### [Set exercise]
Output each line of the material exactly as it stands.
——————
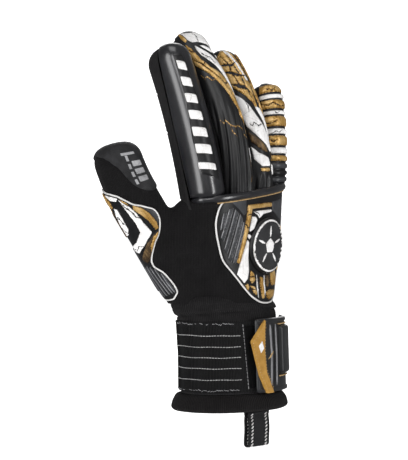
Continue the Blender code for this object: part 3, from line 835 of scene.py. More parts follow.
# Finishes by the name that the pieces use. The last numbers are each maker's own measures
FINISHES = {
    "knit": knit_finish("knit_black", (0.0022, 0.002, 0.0022), (0.013, 0.0124, 0.013), 1.1, 1.3, 0.24),
    "band": knit_finish("knit_band", (0.003, 0.0028, 0.003), (0.022, 0.021, 0.022), 1.6, 0.9, 0.4),
    "hem": knit_finish("knit_hem", (0.0024, 0.0021, 0.0022), (0.015, 0.0136, 0.0142), 1.3, 1.0, 0.3),
    "lining": knit_finish("lining_towel", (0.01, 0.01, 0.011), (0.045, 0.044, 0.046), 1.4, 1.4, 0.35, 0.04),
    "foam_black": foam_finish("foam_black", (0.0055, 0.005, 0.0055), (0.016, 0.0155, 0.016), 0.72),
    "foam_grey": foam_finish("foam_grey", (0.009, 0.009, 0.0098), (0.032, 0.032, 0.034), 0.55),
    "palm": foam_finish("foam_palm", (0.018, 0.018, 0.019), (0.05, 0.05, 0.052), 0.74, 0.9),
    "gloss": moulded_finish(
        "moulded_gloss", (0.006, 0.006, 0.007), (0.022, 0.022, 0.026), 0.3, 0.9, 0.04, 0.22
    ),
    "slate": moulded_finish("moulded_slate", (0.02, 0.021, 0.023), (0.065, 0.068, 0.075), 0.38, 0.5),
    "black": moulded_finish("moulded_black", (0.003, 0.003, 0.0034), (0.013, 0.013, 0.0145), 0.42, 0.35),
    # For the printed inks, the last number is how deep the painted shade is towards each shape's edge
    "gold": printed_finish("ink_gold", GOLD_SHADES, 0.34, 0.5, 0.4, 0.42),
    "dark_gold": printed_finish("ink_dark_gold", DARK_GOLD_SHADES, 0.42, 0.2),
    "white": printed_finish("ink_white", WHITE_SHADES, 0.5, 0.0, 0.1, 0.24),
    "elastic": woven_finish(
        "elastic_ribbed", (0.002, 0.002, 0.0021), (0.026, 0.026, 0.0275), 1.2, 0.8, 0.28
    ),
    "webbing": woven_finish("webbing_black", (0.008, 0.008, 0.009), (0.045, 0.045, 0.048), 0.9, 1.2, 0.3),
    "pile": knit_finish(
        "fastener_pile", (0.0012, 0.0012, 0.0014), (0.005, 0.005, 0.0056), 0.6, 0.6, 0.3, 0.01
    ),
    "strap": moulded_finish("strap_latex", (0.008, 0.0085, 0.0095), (0.03, 0.031, 0.034), 0.36, 0.5),
    "thread_white": thread_finish("thread_white", (0.45, 0.44, 0.43), (0.86, 0.85, 0.84)),
    "thread_pale": thread_finish("thread_pale", (0.2, 0.2, 0.2), (0.55, 0.55, 0.55)),
    "thread_grey": thread_finish("thread_grey", (0.12, 0.12, 0.125), (0.36, 0.36, 0.37)),
    "thread_tan": thread_finish("thread_tan", (0.2, 0.12, 0.05), (0.5, 0.34, 0.16)),
    "hooks": woven_finish("fastener_hooks", (0.006, 0.006, 0.007), (0.03, 0.03, 0.032), 1.1, 1.1, 0.5),
    "print_grey": printed_finish("ink_grey", GREY_SHADES, 0.6),
    # Grey for thin lines; on the back of the hand and the thumb patch it is painted highlight along the
    # slate ribs
    "line_grey": moulded_finish("line_grey", (0.13, 0.13, 0.137), (0.34, 0.34, 0.355), 0.4, 0.3),
    "badge": moulded_finish("badge_field", (0.014, 0.014, 0.015), (0.05, 0.05, 0.053), 0.4, 0.2),
    "piping_white": moulded_finish("piping_white", (0.5, 0.49, 0.48), (0.86, 0.85, 0.84), 0.45, 0.1, 0.12),
    "tab": foam_finish("tab_gold", (0.26, 0.13, 0.022), (0.5, 0.28, 0.06), 0.45, 0.8),
}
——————
### [Answer to this problem]
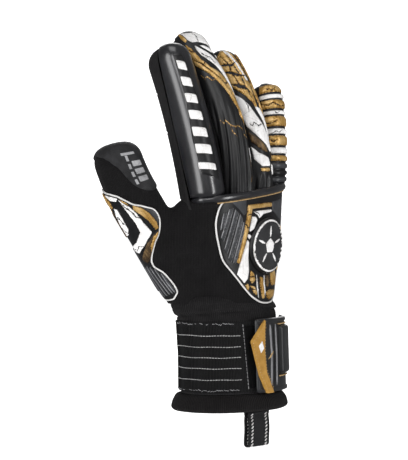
Continue the Blender code for this object: part 3, from line 835 of scene.py. More parts follow.
# Finishes by the name that the pieces use. The last numbers are each maker's own measures
FINISHES = {
    "knit": knit_finish("knit_black", (0.0022, 0.002, 0.0022), (0.013, 0.0124, 0.013), 1.1, 1.3, 0.24),
    "band": knit_finish("knit_band", (0.003, 0.0028, 0.003), (0.022, 0.021, 0.022), 1.6, 0.9, 0.4),
    "hem": knit_finish("knit_hem", (0.0024, 0.0021, 0.0022), (0.015, 0.0136, 0.0142), 1.3, 1.0, 0.3),
    "lining": knit_finish("lining_towel", (0.01, 0.01, 0.011), (0.045, 0.044, 0.046), 1.4, 1.4, 0.35, 0.04),
    "foam_black": foam_finish("foam_black", (0.0055, 0.005, 0.0055), (0.016, 0.0155, 0.016), 0.72),
    "foam_grey": foam_finish("foam_grey", (0.009, 0.009, 0.0098), (0.032, 0.032, 0.034), 0.55),
    "palm": foam_finish("foam_palm", (0.018, 0.018, 0.019), (0.05, 0.05, 0.052), 0.74, 0.9),
    "gloss": moulded_finish(
        "moulded_gloss", (0.006, 0.006, 0.007), (0.022, 0.022, 0.026), 0.3, 0.9, 0.04, 0.22
    ),
    "slate": moulded_finish("moulded_slate", (0.02, 0.021, 0.023), (0.065, 0.068, 0.075), 0.38, 0.5),
    "black": moulded_finish("moulded_black", (0.003, 0.003, 0.0034), (0.013, 0.013, 0.0145), 0.42, 0.35),
    # For the printed inks, the last number is how deep the painted shade is towards each shape's edge
    "gold": printed_finish("ink_gold", GOLD_SHADES, 0.34, 0.5, 0.4, 0.42),
    "dark_gold": printed_finish("ink_dark_gold", DARK_GOLD_SHADES, 0.42, 0.2),
    "white": printed_finish("ink_white", WHITE_SHADES, 0.5, 0.0, 0.1, 0.24),
    "elastic": woven_finish(
        "elastic_ribbed", (0.002, 0.002, 0.0021), (0.026, 0.026, 0.0275), 1.2, 0.8, 0.28
    ),
    "webbing": woven_finish("webbing_black", (0.008, 0.008, 0.009), (0.045, 0.045, 0.048), 0.9, 1.2, 0.3),
    "pile": knit_finish(
        "fastener_pile", (0.0012, 0.0012, 0.0014), (0.005, 0.005, 0.0056), 0.6, 0.6, 0.3, 0.01
    ),
    "strap": moulded_finish("strap_latex", (0.008, 0.0085, 0.0095), (0.03, 0.031, 0.034), 0.36, 0.5),
    "thread_white": thread_finish("thread_white", (0.45, 0.44, 0.43), (0.86, 0.85, 0.84)),
    "thread_pale": thread_finish("thread_pale", (0.2, 0.2, 0.2), (0.55, 0.55, 0.55)),
    "thread_grey": thread_finish("thread_grey", (0.12, 0.12, 0.125), (0.36, 0.36, 0.37)),
    "thread_tan": thread_finish("thread_tan", (0.2, 0.12, 0.05), (0.5, 0.34, 0.16)),
    "hooks": woven_finish("fastener_hooks", (0.006, 0.006, 0.007), (0.03, 0.03, 0.032), 1.1, 1.1, 0.5),
    "print_grey": printed_finish("ink_grey", GREY_SHADES, 0.6),
    # Grey for thin lines; on the back of the hand and the thumb patch it is painted highlight along the
    # slate ribs
    "line_grey": moulded_finish("line_grey", (0.13, 0.13, 0.137), (0.34, 0.34, 0.355), 0.4, 0.3),
    "badge": moulded_finish("badge_field", (0.014, 0.014, 0.015), (0.05, 0.05, 0.053), 0.4, 0.2),
    "piping_white": moulded_finish("piping_white", (0.5, 0.49, 0.48), (0.86, 0.85, 0.84), 0.45, 0.1, 0.12),
    "tab": foam_finish("tab_gold", (0.26, 0.13, 0.022), (0.5, 0.28, 0.06), 0.45, 0.8),
}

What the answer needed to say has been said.